The Bombmaker, The Financier, and The Emplacer.
Wretchard took the side that this was a battle the terrorists can not win and almost seems fearful of the technologies that will be developed to combat terrorism. After all, the djinni is not going to go back into the bottle after the GWOT is over.
Bill Roggio takes the stand that technology while important is less significant than the human factors. He points out that impregnable castles were defeated by not attacking the castles but by attacking the surrounding area forcing the opposition to come out of their castles to do battle in the open.
The terrorists in Iraq are not dumb. Much reading done today shows they have many IED teams floating about who contract their services. The teams are made up of about six or so people.
The Command Post finds some good analysis of what the general organization of the IED teams for example
The others in these ghoulish gangs are the financier, the bombmaker, and possibly suicide bombers. The financiers, the bombmaker, and the suicidi The financiers are usually ex-Baathist officials with cash and smarts, they know how to game the system all around. The financiers are rarely caught, and are ideologically committed.
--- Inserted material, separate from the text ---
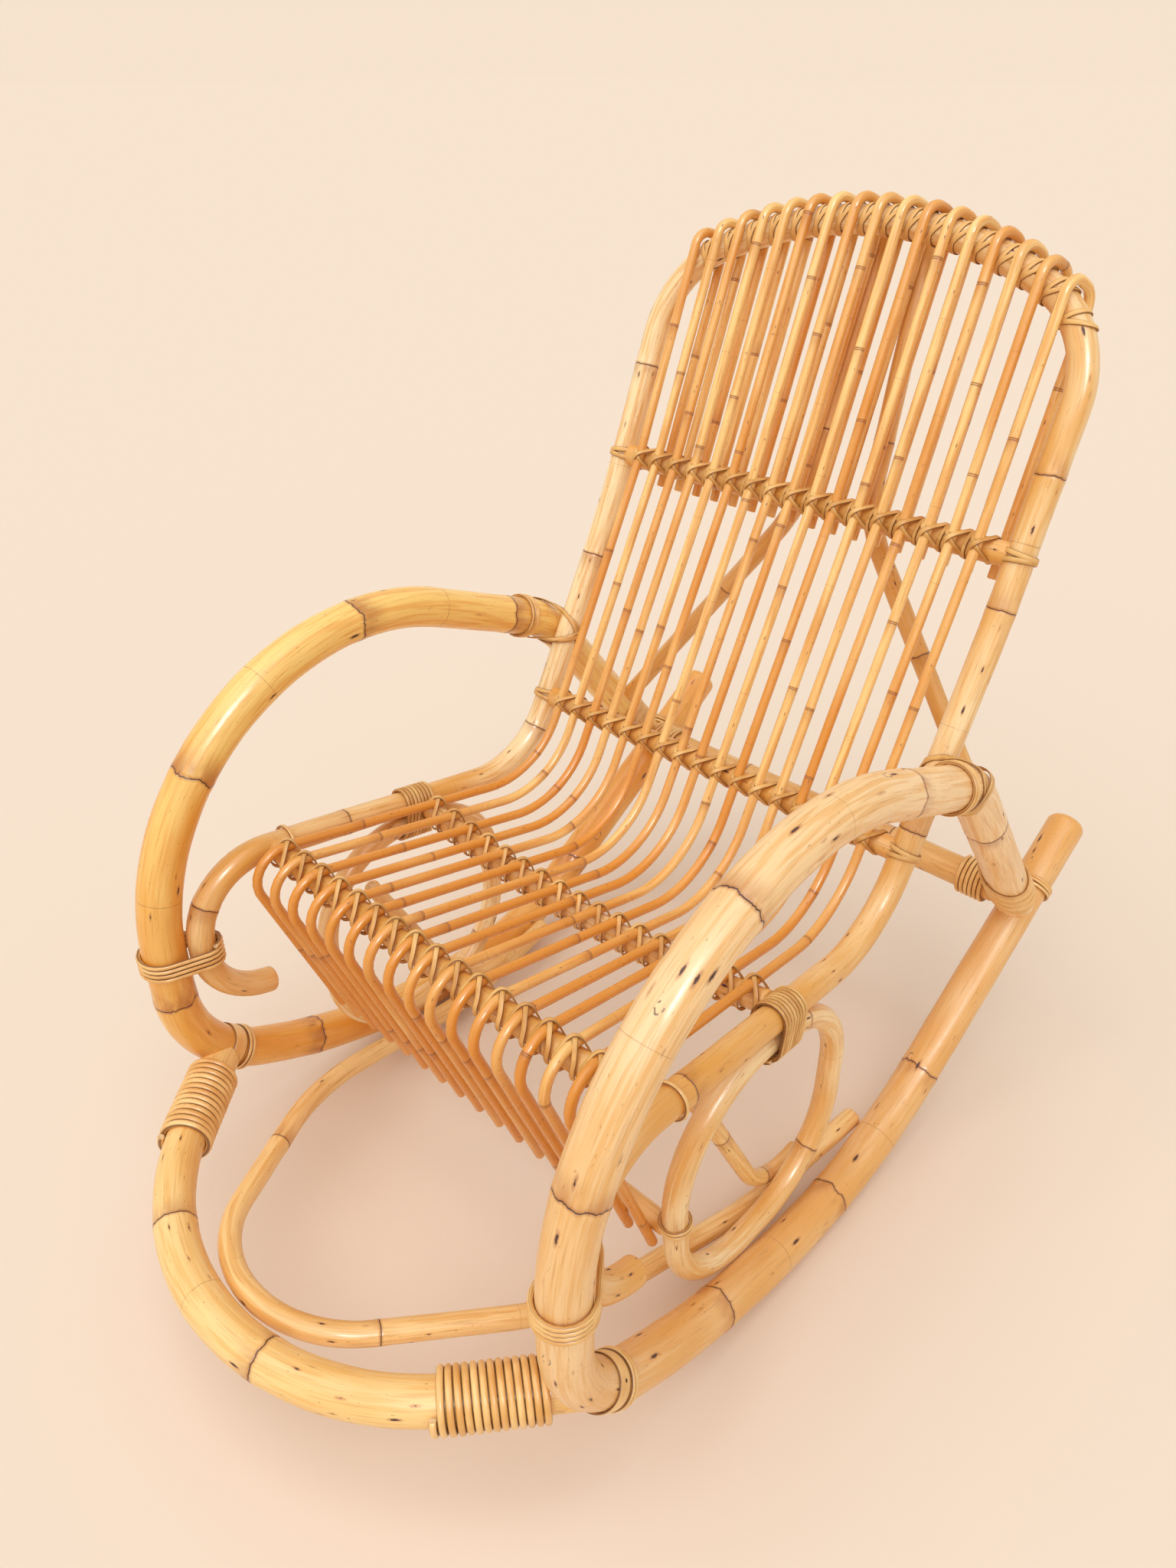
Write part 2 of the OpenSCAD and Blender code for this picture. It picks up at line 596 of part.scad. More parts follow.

The bombmakers are described as commodities. Easily replaced and killing or capturing them does not stop the IED gang for too long. They can find another one quickly. The suicidi, well duh!
However, the weakness is the emplacer (the fellow who plants the bomb) and the triggerman. As is stated above they are simply in the game for the money (again we are talking generalizations). As is the case with money driven people, if they can get better pay-risk deal it sounds like the marketplace for emplacers/triggermen will dry up or the suicidis will have to be forced into living.
So, what factor is key? Economic aid and development. This development must be built up properly. We in the West value productivity more than anything else because we know the more we produce more we earn. In places like Iraq it is hard for people to adapt (at this point in time) to such rapid changes.
In fact, I recall hearing an officer in charge of some project somewhere brought in a ditchwitch to dig a ditch. His superior saw this and got on his case about it. Why? Don't do it with a machine, hire a crew of Iraqi men to do it. Give them a job and pay them!
Believe me, I saw this plenty in the UAE. Crews of men digging ditches instead of a machine and why not, the cost of the labor was cheaper than buying and maintaining the machine.
Another case of how idle hands are the devil's workshop.
Just a last thought, does any of this remind you of the "butcher, the baker, and the candlestick maker"?